I had a similar situation using pcntl_fork()
and a MySQL connection. The cause here is probably the same.
Background info
popen()
creates a child process. The call to pclose()
closes the communication channel and the child process continues to run until it exits. This is when the things start to go out of control.
When a child process completes, the parent process receives a SIGCHLD
signal. The parent process here is the PHP interpreter that runs the code you posted. The child process is the one launched using popen()
(it doesn't matter what command it runs).
There is a small thing here you probably don't know or you have found in the documentation and ignored it because it doesn't make much sense when one programs in PHP. It is mentioned in the documentation of sleep()
:
If the call was interrupted by a signal, sleep()
returns a non-zero value.
The sleep()
PHP function is just a wrapper of the sleep()

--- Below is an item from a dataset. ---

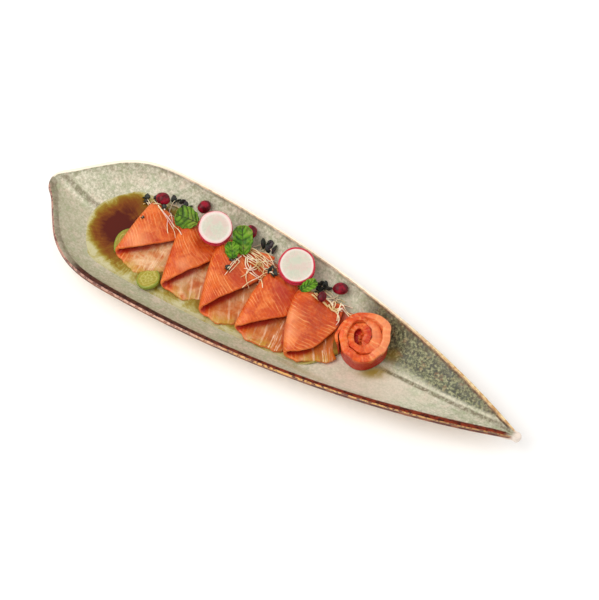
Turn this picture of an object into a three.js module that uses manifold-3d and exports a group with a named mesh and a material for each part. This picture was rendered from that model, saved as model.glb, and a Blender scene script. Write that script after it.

Linux system call (and usleep()
PHP function is a wrapper of the usleep()
Linux system call.)
What is not told in the PHP documentation is clearly stated in the documentation of the system calls:
sleep()
makes the calling thread sleep until seconds seconds have elapsed or a signal arrives which is not ignored.
Back to your code.
There are two places in your code where the PHP interpreter calls the usleep()
Linux system function. One of them is clearly visible: your PHP code invokes it. The other one is hidden (see below).
What happens (the visible part)
Starting with the second iteration, if a child process (created using popen()
on a previous iteration) happens to exit while the parent program is inside the usleep(100000)
call, the PHP interpreter process receives the SIGCHLD
signal and its execution resumes before the time being out. The usleep()
returns earlier than expected. Because the timeout is short, this effect is not observable by the naked eye. Put 10 seconds instead of 0.1 seconds and you'll notice it.
However, apart from the broken timeout, this doesn't affect the execution of your code in a fatal manner.
Why it crashes (the invisible part)
The second place where an incoming signal hurts your programs execution is hidden deep inside the code of the PHP interpreter. For some protocol reasons, the MySQL client library uses sleep()
and/or usleep()
in several places. If the interpreter happens to be inside one of these calls when the SIGCHLD
arrives, the MySQL client library code is resumed unexpectedly and, many times, it concludes with the erroneous status "MySQL server has gone away (error 2006)".
It's possible that your code ignores (or swallows) the MySQL error status (because it doesn't expect it to happen in that place). Mine didn't and I spent a couple of days of investigation to find out the facts summarized above.
A solution
The solution for the problem is easy (after you know all the internal details exposed above). It is hinted in the documentation quote above: "a signal arrives which is not ignored".
The signals can be masked (ignored) when their arrival is not desired. The PHP PCNTL extension provides the function pcntl_sigprocmask()
. It wraps the sigprocmask()
Linux system call that sets what signals can be received by the program from now on (in fact, what signals to be blocked).
There are two strategies you can implement, depending of what you need.
If your program needs to communicate with the database and be notified when the child processed complete then you have to wrap all your database calls within a pair of calls to pcntl_sigprocmask()
to block then unblock the SIGCHLD
signal.
If you doesn't care when the child processes complete then you just call:
pcntl_sigprocmask(SIG_BLOCK, array(SIGCHLD));
before you start creating any child process (before the while()
).
It makes your process ignore the termination of the child processes and lets it run its database queries without undesired interruption.
Warning
The default handling of the SIGCHLD
signal is to call wait()
in order to let the system cleanup after the completed child process. What happens if the signal is not handled (because its delivery is blocked) is explained in the documentation of wait()
:
A child that terminates, but has not been waited for becomes a "zombie". The kernel maintains a minimal set of information about the zombie process (PID, termination status, resource usage information) in order to allow the parent to later perform a wait to obtain information about the child. As long as a zombie is not removed from the system via a wait, it will consume a slot in the kernel process table, and if this table fills, it will not be possible to create further processes. If a parent process terminates, then its "zombie" children (if any) are adopted by init(1)
, which automatically performs a wait to remove the zombies.
In plain English, if you block the reception of SIGCHLD
signal, then you have to call pcntl_wait()
in order to cleanup the zombie child processes.
You can add:
pcntl_wait($status, WNOHANG);
somewhere inside the while
loop (just before it ends, for example).